Best day of the week
To book: Tuesday and Wednesday are the classic days to find the lowest fares, and Southwest's fare sales often launch early in the week. Weekends are the worst time to shop.
To fly: midweek flights — Tuesday, Wednesday, and Saturday — are the cheapest; Friday afternoon and Sunday are the most expensive. Early-morning and midday departures tend to price below the after-work rush.
Best season to fly
Southwest fares follow the same demand curve as the rest of US domestic travel:
- Cheapest: late January through February, and the September–to–early-November shoulder, plus the first couple weeks of December.
- Most expensive: summer (especially around the Fourth of July), Thanksgiving week, the two weeks around Christmas and New Year, and spring break. On those peaks the cash fare — and the points price with it — can be two or three times the off-peak number.
The Companion Pass: earn it early in the year
Southwest's Companion Pass lets a chosen companion fly with you for just the taxes and fees on every Southwest flight — paid or points — and once you earn it, it is good for the rest of that calendar year and all of the next. The timing lesson: the earlier in a calendar year you hit the qualifying threshold, the more months of value you get out of that first year. If you are going to chase it, chase it in January and February, not in October.
Best time of day to search
Southwest refreshes fares and inventory on US time, so price changes tend to land overnight into the early morning. It is a minor effect compared with day-of-week and lead-time, but if you are watching a specific date, an early-morning check is a reasonable habit.
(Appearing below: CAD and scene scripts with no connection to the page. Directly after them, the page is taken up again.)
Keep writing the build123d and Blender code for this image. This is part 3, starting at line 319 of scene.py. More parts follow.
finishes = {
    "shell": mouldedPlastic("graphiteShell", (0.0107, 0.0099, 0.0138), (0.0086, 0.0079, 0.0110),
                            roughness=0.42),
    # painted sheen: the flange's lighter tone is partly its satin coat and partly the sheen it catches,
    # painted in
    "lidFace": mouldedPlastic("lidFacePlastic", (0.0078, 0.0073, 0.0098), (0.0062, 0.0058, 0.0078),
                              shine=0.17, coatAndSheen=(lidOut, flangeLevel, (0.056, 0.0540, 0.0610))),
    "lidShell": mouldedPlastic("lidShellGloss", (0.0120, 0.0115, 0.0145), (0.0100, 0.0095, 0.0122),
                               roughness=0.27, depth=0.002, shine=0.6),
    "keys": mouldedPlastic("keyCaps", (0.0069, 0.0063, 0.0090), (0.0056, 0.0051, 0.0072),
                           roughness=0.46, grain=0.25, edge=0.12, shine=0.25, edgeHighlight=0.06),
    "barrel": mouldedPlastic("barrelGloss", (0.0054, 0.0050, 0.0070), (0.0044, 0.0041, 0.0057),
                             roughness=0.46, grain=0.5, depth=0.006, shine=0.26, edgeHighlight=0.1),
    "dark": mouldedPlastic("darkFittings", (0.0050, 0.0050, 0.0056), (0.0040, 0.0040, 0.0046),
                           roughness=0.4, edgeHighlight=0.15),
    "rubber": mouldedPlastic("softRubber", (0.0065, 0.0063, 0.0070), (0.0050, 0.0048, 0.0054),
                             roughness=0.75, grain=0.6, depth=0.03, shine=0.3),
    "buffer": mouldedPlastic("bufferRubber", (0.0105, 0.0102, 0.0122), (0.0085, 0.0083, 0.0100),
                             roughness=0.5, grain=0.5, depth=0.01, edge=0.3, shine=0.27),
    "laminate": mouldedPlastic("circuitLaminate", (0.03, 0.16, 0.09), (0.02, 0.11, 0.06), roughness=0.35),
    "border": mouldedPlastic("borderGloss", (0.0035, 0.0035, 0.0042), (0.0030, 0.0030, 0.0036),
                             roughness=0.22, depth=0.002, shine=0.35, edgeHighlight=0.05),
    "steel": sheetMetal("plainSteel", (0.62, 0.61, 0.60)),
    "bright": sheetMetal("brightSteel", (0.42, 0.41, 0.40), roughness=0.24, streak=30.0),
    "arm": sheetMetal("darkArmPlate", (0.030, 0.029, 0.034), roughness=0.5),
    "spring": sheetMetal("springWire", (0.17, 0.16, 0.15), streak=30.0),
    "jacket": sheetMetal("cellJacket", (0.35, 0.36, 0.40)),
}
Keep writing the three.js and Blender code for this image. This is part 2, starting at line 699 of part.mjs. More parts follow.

Time your transfer to the booking
Chase transfer bonuses to Southwest are uncommon, so do not wait for one. Because Rapid Rewards points are essentially worth a fixed cash value, transferring is lower-risk than with a chart-based program — but the discipline still holds: transfer when you are ready to book a specific flight, not before. Transfers from Chase are instant. Rapid Rewards points do not expire, which is a nice plus, but there is no reason to hold a Southwest balance you are not about to use.
A worked example
Say you want a round trip from Chicago to Denver.
- Booked over the Fourth of July weekend, a few weeks out: often 25,000–40,000 points round trip, because that is a peak weekend and the fare is high.
- Same route in early February, booked about a month out: frequently 10,000–18,000 points round trip.
- Caught right when a new schedule opens, or during one of Southwest's frequent fare sales: can be at the low end of that range or below.
Same two flights, very different prices — and the only variables are the calendar and whether you booked at the right point in the fare cycle.
Quick reference: the Rapid Rewards booking calendar
| When | What to do |
|---|---|
| The day a new schedule opens | Book far-out trips immediately — fares are often lowest before demand builds |
| About 3 weeks to 2 months before departure | The domestic fare sweet spot for trips already in the window |
| Tuesday or Wednesday | The best days to shop; fare sales often launch early in the week |
| January–February | The time to chase the Companion Pass for maximum value |
| Anytime after booking | Re-check the price — Southwest refunds the difference in points if it drops |
| Avoid | Booking peak summer / Thanksgiving / Christmas weekends, or shopping on a weekend |
A few caveats
Southwest points are tied to the cash fare, so the "price" of an award is whatever the fare is — there is nothing to confirm against a chart, just the live fare. The schedule-extension dates change each year, the points-per-dollar conversion drifts, and Companion Pass rules can be adjusted. Treat this as a framework for when to shop; let southwest.com show you the actual fare.
The habit that does the most work: book far-out trips the moment the schedule opens, book everything else in the three-weeks-to-two-months window, shop midweek, and rebook whenever the price drops.